I understand that the proposed INVISIBLE CHARACTER was rejected at the recent UTC meeting. I presume that the intention is that NBSP should be used instead.
At the moment, NBSP is the only sanctioned base character without 'ink'.
There are cases of words which start with spacing combining marks, for which there are no separate Unicode characters. For example, there are some unusual biblical Hebrew word forms (Ketiv consonants with Qere vowels, the forms printed in Hebrew Bibles) which start with spacing combining marks. For some examples (in fact this is intended to be an exhaustive list of such words), see http://www.qaya.org/academic/hebrew/Ketiv-Qere-difficult.pdf, the "blended forms" column of rows with the note "point before word".
This UTC decision leaves is in a situation in which such words need to be represented in Unicode with NBSP and combining marks at the start of a word. Does this lead to problems with HTML, XML etc? Are there cases in which this word initial NBSP will be combined with a preceding word space, and so the intended word spacing and break opportunity (before the NBSP) may be lost?

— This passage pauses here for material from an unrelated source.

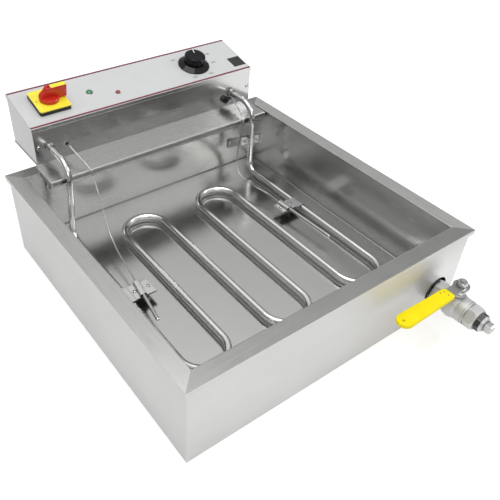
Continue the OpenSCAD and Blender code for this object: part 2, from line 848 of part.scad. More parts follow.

The sequence SPACE NBSP *does* not allow a break after the SPACE under the line breaking rules we publish in UAX#14.
The common usage in HTML, is to use one or more NBSP followed by SPACE to mark a wider space, that allows a break at the end. NBSPs are not coalesced with other spaces.
In the Hebrew case, it is probably necessary to precede the NBSP with RLM to ensure that the NBSP and combining mark are taken with the rest of the word as right-to-left. Does this inserted RLM affect the situation with HTML, XML etc?
You are always free to surround the NBSP with other format characters, such as RLM or ZWSP, to tailor whatever behavior those format characters affect.